If an expression involving the Boolean & operator is evaluated, both operands are evaluated. Then the & operator is applied to the operand.

When an expression involving the && operator is evaluated, the first operand is evaluated. If the first operand evaluates to false, the evaluation of the second operand is skipped.

If the first operand returns a value of true then the second operand is evaluated.
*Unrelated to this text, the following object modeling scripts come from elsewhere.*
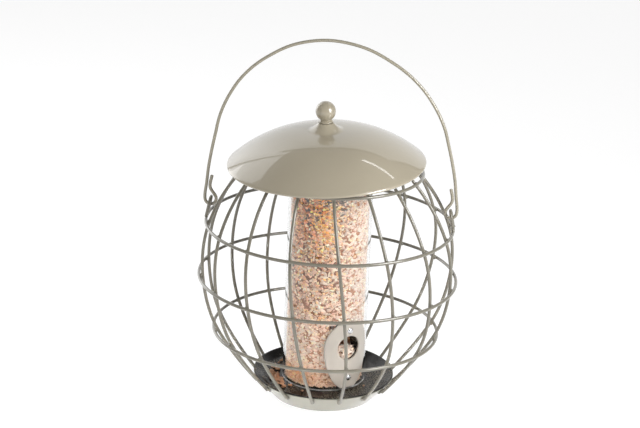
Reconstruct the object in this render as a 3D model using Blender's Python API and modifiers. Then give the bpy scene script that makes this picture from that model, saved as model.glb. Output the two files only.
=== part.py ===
"""Globe-caged seed feeder: a clear seed tube on a tray, inside a welded wire cage that
keeps squirrels out, under a lift-off domed lid and a bail handle that swings in two eyes.

Units are metres and +Z is up. The origin is on the floor under the middle of the dish.
Azimuths are measured from -Y, the front, towards +X.
"""

from math import asin, cos, hypot, pi, radians, sin, sqrt, tan

import bmesh
import bpy
import numpy as np
from mathutils import Matrix, Vector

# Fits and wire
FIT = 0.0003                    # gap left between two pieces that touch
WIRE = 0.0030                   # diameter of all the cage and handle wire
OVERRUN = 0.004                 # how far a cutter runs past what it cuts

# Cage: four rings outside sixteen ribs
RIB_COUNT = 16
RIB_AZIMUTH = radians(11.25)    # first rib, at the height of the middle ring
RIB_TURN = radians(12.5)        # how far a rib leans round from its foot to the neck
RIB_TIP = 0.0050                # rib end that stands above the neck ring
LOWER_RING_RADIUS = 0.1039
LOWER_RING_HEIGHT = 0.0639
MIDDLE_RING_RADIUS = 0.1185
MIDDLE_RING_RISE = 0.0521       # above the lower ring
UPPER_RING_RADIUS = 0.1131
UPPER_RING_RISE = 0.0507        # above the middle ring
NECK_RING_RADIUS = 0.0831
NECK_RING_RISE = 0.0511         # above the upper ring

# Base dish: a pressed pan on a narrow foot
DISH_FOOT_RADIUS = 0.0483
DISH_FOOT_WIDTH = 0.0055
DISH_RIM_RADIUS = 0.0656
DISH_HEIGHT = 0.0193
DISH_WALL = 0.0012
DISH_PANEL_RISE = 0.0040        # underside of the raised middle panel
DISH_STEP = 0.0025              # width of the slope up to that panel
RIB_FOOT_SHARE = 0.80           # where a rib's foot meets the dish wall, from its bottom

# Seed tray, hung in the dish by its lip and moulded in one with the spigot in the tube
TRAY_WALL = 0.0015
TRAY_FLOOR_RADIUS = 0.0560
TRAY_RIM_RADIUS = 0.0653
TRAY_RIM_RISE = 0.0065          # rim above the tray's underside
TRAY_LIP = 0.0012               # thickness of the lip over the dish's rim
SPIGOT_RISE = 0.0012            # above the tray floor
HUB_RADIUS = 0.0080

# Centre bolt
BOLT_RADIUS = 0.0025
BOLT_HEAD_RADIUS = 0.0046
BOLT_HEAD_HEIGHT = 0.0028
BOLT_END = 0.0030               # thread that shows above the nut
NUT_FLATS = 0.0080
NUT_HEIGHT = 0.0040

# Seed tube, the cone in its foot and the seed
TUBE_RADIUS = 0.0385
TUBE_WALL = 0.0020
CONE_EDGE = 0.0008
CONE_HEIGHT = 0.0200
CONE_TOP_RADIUS = 0.0090
SEED_LEVEL = 0.1860             # seed at the tube wall, above the tray floor
SEED_CROWN = 0.0040             # how much higher the seed lies in the middle
SEED_WELL = 0.0030              # room round the nut

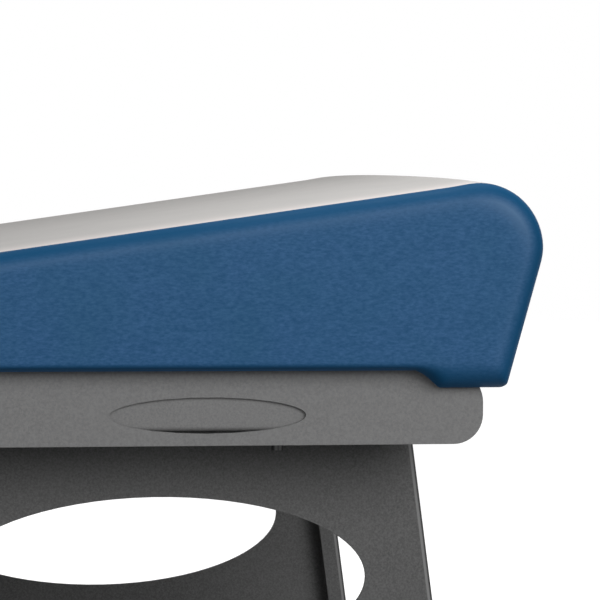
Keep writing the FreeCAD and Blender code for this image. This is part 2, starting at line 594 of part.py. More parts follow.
for end, way in ENDS:
    x = "%d * pedestal_x" % way
    cap = box("Cap" + end, "2*plate_top_half", "2*top_cap_half", "top_cap_thick", (x, 0, "cap_bottom"))
    own_bolts = [bolt_place for bolt_place in bolt_places if bolt_place[0] == way]
    piece("top_cap_" + end, cut("TopCap" + end, cap, bolt_holes(
        "CapHole" + end, own_bolts, "cap_bottom - 1", "top_cap_thick + 2")))
    for side, sign in SIDES:
        piece("pedestal_%s_%s" % (end, side), pedestal_plate("Pedestal%s%s" % (end, side), x, sign))

# ------------------------------------------------------------- floor frame
runner_caps = []
for side, sign in SIDES:
    y = "%d * runner_y" % sign
    runner = tube("Runner" + side, "2*runner_half", "runner_width", "runner_height", "runner_wall",
                  (0, y, "runner_bottom"), "X")
    seats = [bar("Runner%sSeat%s" % (side, end), "insert_radius", "2*runner_wall",
                 ("%d * foot_x" % way, y, "runner_bottom - runner_wall/2")) for end, way in ENDS]
    piece("runner_" + side, cut("RunnerTube" + side, runner, seats))
    runner_caps += [plug("RunnerCap%s%s" % (side, end), way, "runner_half", y, "runner_bottom", "runner_width",
                         "runner_height", "runner_wall", "runner_cap") for end, way in ENDS]
piece("runner_caps", group("RunnerCaps", runner_caps))
piece("floor_cross_tubes", group("FloorCrossTubes", [
    tube("FloorCross" + end, "runner_width", "2*runner_y - runner_width", "runner_height", "runner_wall",
         ("%d * pedestal_x" % way, 0, "runner_bottom"), "Y") for end, way in ENDS]))

inserts = []
foot_places = [("%d * foot_x" % way, "%d * runner_y" % sign) for end, way in ENDS for side, sign in SIDES]
for number, (x, y) in enumerate(foot_places, start=1):
    sleeve = bar("Insert%dSleeve" % number, "insert_radius", "insert_height", (x, y, "runner_bottom"))
    thread = bar("Insert%dThread" % number, "stud_radius + stud_fit", "2*insert_height",
                 (x, y, "runner_bottom - insert_height/2"))
    inserts.append(cut("Insert%d" % number, sleeve, [thread]))
    disc = bar("FootPad%dDisc" % number, "foot_radius", "foot_pad/2", (x, y, 0))
    dome = doc.addObject("Part::Cone", "FootPad%dDome" % number)
    bind(dome, Radius1="foot_radius", Radius2="foot_radius/2", Height="foot_pad/2")
    place(dome, x, y, "foot_pad/2")
    piece("foot_pad_%d" % number, join("FootPad%d" % number, [disc, dome]))
    stud = bar("FootStud%dStem" % number, "stud_radius", "stud_top - foot_pad", (x, y, "foot_pad"))
    collar = hexagon("FootStud%dNut" % number, "stud_nut_across", "stud_nut_height", (x, y, "foot_pad"))
    piece("foot_stud_%d" % number, join("FootStud%d" % number, [stud, collar]))
piece("foot_inserts", group("FootInserts", inserts))


# ------------------------------------------------------ lockable gas spring
def pierced(name, length, height, at, pin):
    """Two bracket plates, one each side, with a bore for the pin at (X, side distance, Z)."""
    plates = []
    for side, sign in SIDES:
        plate = box(name + side, length, "bracket_thick", height, (at[0], "%d * %s" % (sign, pin[1]), at[1]))
        bore = bar(name + "Bore" + side, "pin_radius + pin_fit", "2*bracket_thick",
                   (pin[0], "%d * %s" % (sign, pin[1]), pin[2]), "Y")
        plates.append(cut(name + "Plate" + side, plate, [bore]))
    return group(name, plates)


def along(name, radius, start, end):
    """A round length of the spring between two distances from its foot pin."""
    return bar(name, radius, "%s - (%s)" % (end, start),
               ("spring_foot_x + (%s + %s)/2" % (start, end), 0, "spring_z"), "X")


bracket_start = "(hinge_x + cross_width/2)"
bracket_end = "(spring_foot_x + bracket_width/2)"
piece("spring_foot_bracket", pierced(
    "SpringFootBracket", "%s - %s" % (bracket_end, bracket_start), "spring_up + eye_radius + bracket_thick",
    ("(%s + %s)/2" % (bracket_start, bracket_end), "frame_bottom"), ("spring_foot_x", "bracket_y", "spring_z")))
piece("spring_foot_pin", bar("SpringFootPin", "pin_radius", "2*(bracket_y + bracket_thick)",
                             ("spring_foot_x", 0, "spring_z"), "Y"))
barrel = join("BarrelForm", [
    bar("BarrelEye", "eye_radius", "2*eye_half", ("spring_foot_x", 0, "spring_z"), "Y"),
    along("BarrelNeck", "eye_half", "eye_radius/2", "barrel_start"),
    along("BarrelTube", "barrel_radius", "barrel_start", "barrel_stop")])
piece("spring_barrel", cut("SpringBarrel", barrel, [
    bar("BarrelPinBore", "pin_radius + pin_fit", "4*eye_half", ("spring_foot_x", 0, "spring_z"), "Y"),
    along("BarrelBore", "barrel_bore", "barrel_start + barrel_end", "barrel_stop - barrel_end"),
    along("BarrelRodBore", "spring_rod_radius + pin_fit", "barrel_start + 2*barrel_end", "barrel_stop + 1")]))
rod = join("SpringRodForm", [
    along("RodStem", "spring_rod_radius", "rod_tail", "spring_length - eye_radius/2"),
    along("RodPiston", "piston_radius", "rod_tail", "rod_tail + piston_length"),
    bar("RodEye", "eye_radius", "2*eye_half", ("spring_head_x", 0, "spring_z"), "Y")])
piece("spring_rod", cut("SpringRod", rod, [
    bar("RodPinBore", "pin_radius", "4*eye_half", ("spring_head_x", 0, "spring_z"), "Y")]))
piece("spring_head_pin", bar("SpringHeadPin", "pin_radius", "2*eye_half",
                             ("spring_head_x", 0, "spring_z"), "Y"))
piece("spring_head_bracket", group("SpringHeadBracket", [
    box("HeadBracket" + side, "bracket_width", "bracket_thick", "bracket_drop",
        ("spring_head_x", "%d * bracket_y" % sign, "pad_bottom - bracket_drop")) for side, sign in SIDES]))

# -------------------------------------------------- release of the spring
hub = bar("PaddleHub", "paddle_hub", "2*paddle_half", ("paddle_x", 0, "paddle_z"), "Y")
nose = box("PaddleNose", "paddle_hub - release_gap", "2*paddle_half", "paddle_hub",
           ("(paddle_x + paddle_face)/2", 0, "paddle_z"))
blade = box("PaddleBlade", "paddle_reach", "2*paddle_half", "paddle_thick",
            ("paddle_x + paddle_reach/2", 0, "paddle_z - paddle_hub + release_gap"))
piece("release_paddle", cut("ReleasePaddle", join("PaddleForm", [hub, nose, blade]), [
    bar("PaddleBore", "pin_radius + pin_fit", "2*paddle_half + 2", ("paddle_x", 0, "paddle_z"), "Y")]))
piece("paddle_brackets", pierced(
    "PaddleBracket", "paddle_bracket", "bearer_width", ("paddle_start + paddle_bracket/2", "back_tube_bottom"),
    ("paddle_x", "paddle_side", "paddle_z")))
piece("paddle_pin", bar("PaddlePin", "pin_radius", "2*(paddle_side + bracket_thick)",
                        ("paddle_x", 0, "paddle_z"), "Y"))
piece("release_rod", bar("ReleaseRod", "release_radius", "release_end - release_start",
                         ("(release_end + release_start)/2", 0, "release_z"), "X"))

# ------------------------------------------------------ checks and output
doc.recompute()
for thing in doc.Objects:
    if "Invalid" in thing.State or "Error" in thing.State:
        raise RuntimeError("%s failed: %s" % (thing.Name, thing.State))
for node, thing in pieces.items():
    if thing.Shape.isNull() or not thing.Shape.isValid() or not thing.Shape.Solids:
        raise RuntimeError("%s has no sound shape" % node)
os.makedirs("parts", exist_ok=True)
for node, thing in pieces.items():
    thing.Shape.exportStep("parts/%s.step" % node)
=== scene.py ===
"""Look of the exam table: upholstery, finishes, floor, light and camera.  Metres, Z up."""
import math
import bmesh
import bpy
import numpy as np
from mathutils import Matrix, Vector


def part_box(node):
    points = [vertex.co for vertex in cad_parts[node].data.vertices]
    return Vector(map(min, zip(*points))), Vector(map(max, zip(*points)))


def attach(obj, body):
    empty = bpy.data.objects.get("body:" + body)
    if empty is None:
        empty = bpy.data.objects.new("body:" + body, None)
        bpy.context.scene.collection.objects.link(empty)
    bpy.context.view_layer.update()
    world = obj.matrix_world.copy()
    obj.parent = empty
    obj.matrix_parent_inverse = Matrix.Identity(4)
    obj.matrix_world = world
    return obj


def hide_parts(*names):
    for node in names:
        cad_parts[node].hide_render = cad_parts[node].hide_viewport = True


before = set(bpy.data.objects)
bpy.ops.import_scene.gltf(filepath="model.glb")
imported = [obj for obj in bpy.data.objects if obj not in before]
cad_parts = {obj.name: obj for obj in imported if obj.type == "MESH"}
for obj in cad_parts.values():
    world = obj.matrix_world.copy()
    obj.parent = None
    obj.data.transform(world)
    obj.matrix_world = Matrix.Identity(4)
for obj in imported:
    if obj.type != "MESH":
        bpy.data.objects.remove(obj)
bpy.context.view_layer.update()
MM = 0.001


# ------------------------------------------------------------------ materials
def srgb(red, green, blue):
    """A linear colour from the 0 to 255 values a screen shows."""
    def linear(value):
        value /= 255
        return value / 12.92 if value <= 0.04045 else ((value + 0.055) / 1.055) ** 2.4
    return linear(red), linear(green), linear(blue), 1.0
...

If the second operand returns a value of true then && operator is then applied to the first and second operands.

Similar for | and ||.

Answer 11

While the basic difference is that & is used for bitwise operations mostly on long, int or byte where it can be used for kind of a mask, the results can differ even if you use it instead of logical &&.

The difference is more noticeable in some scenarios:

1. Evaluating some of the expressions is time consuming
2. Evaluating one of the expression can be done only if the previous one was true
3. The expressions have some side-effect (intended or not)

First point is quite straightforward, it causes no bugs, but it takes more time. If you have several different checks in one conditional statements, put those that are either cheaper or more likely to fail to the left.

For second point, see this example:

if ((a != null) & (a.isEmpty()))

This fails for null, as evaluating the second expression produces a NullPointerException. Logical operator && is lazy, if left operand is false, the result is false no matter what right operand is.

Example for the third point -- let's say we have an app that uses DB without any triggers or cascades. Before we remove a Building object, we must change a Department object's building to another one. Let's also say the operation status is returned as a boolean (true = success). Then:

if (departmentDao.update(department, newBuilding) & buildingDao.remove(building))

This evaluates both expressions and thus performs building removal even if the department update failed for some reason. With &&, it works as intended and it stops after first failure.

As for a || b, it is equivalent of !(!a && !b), it stops if a is true, no more explanation needed.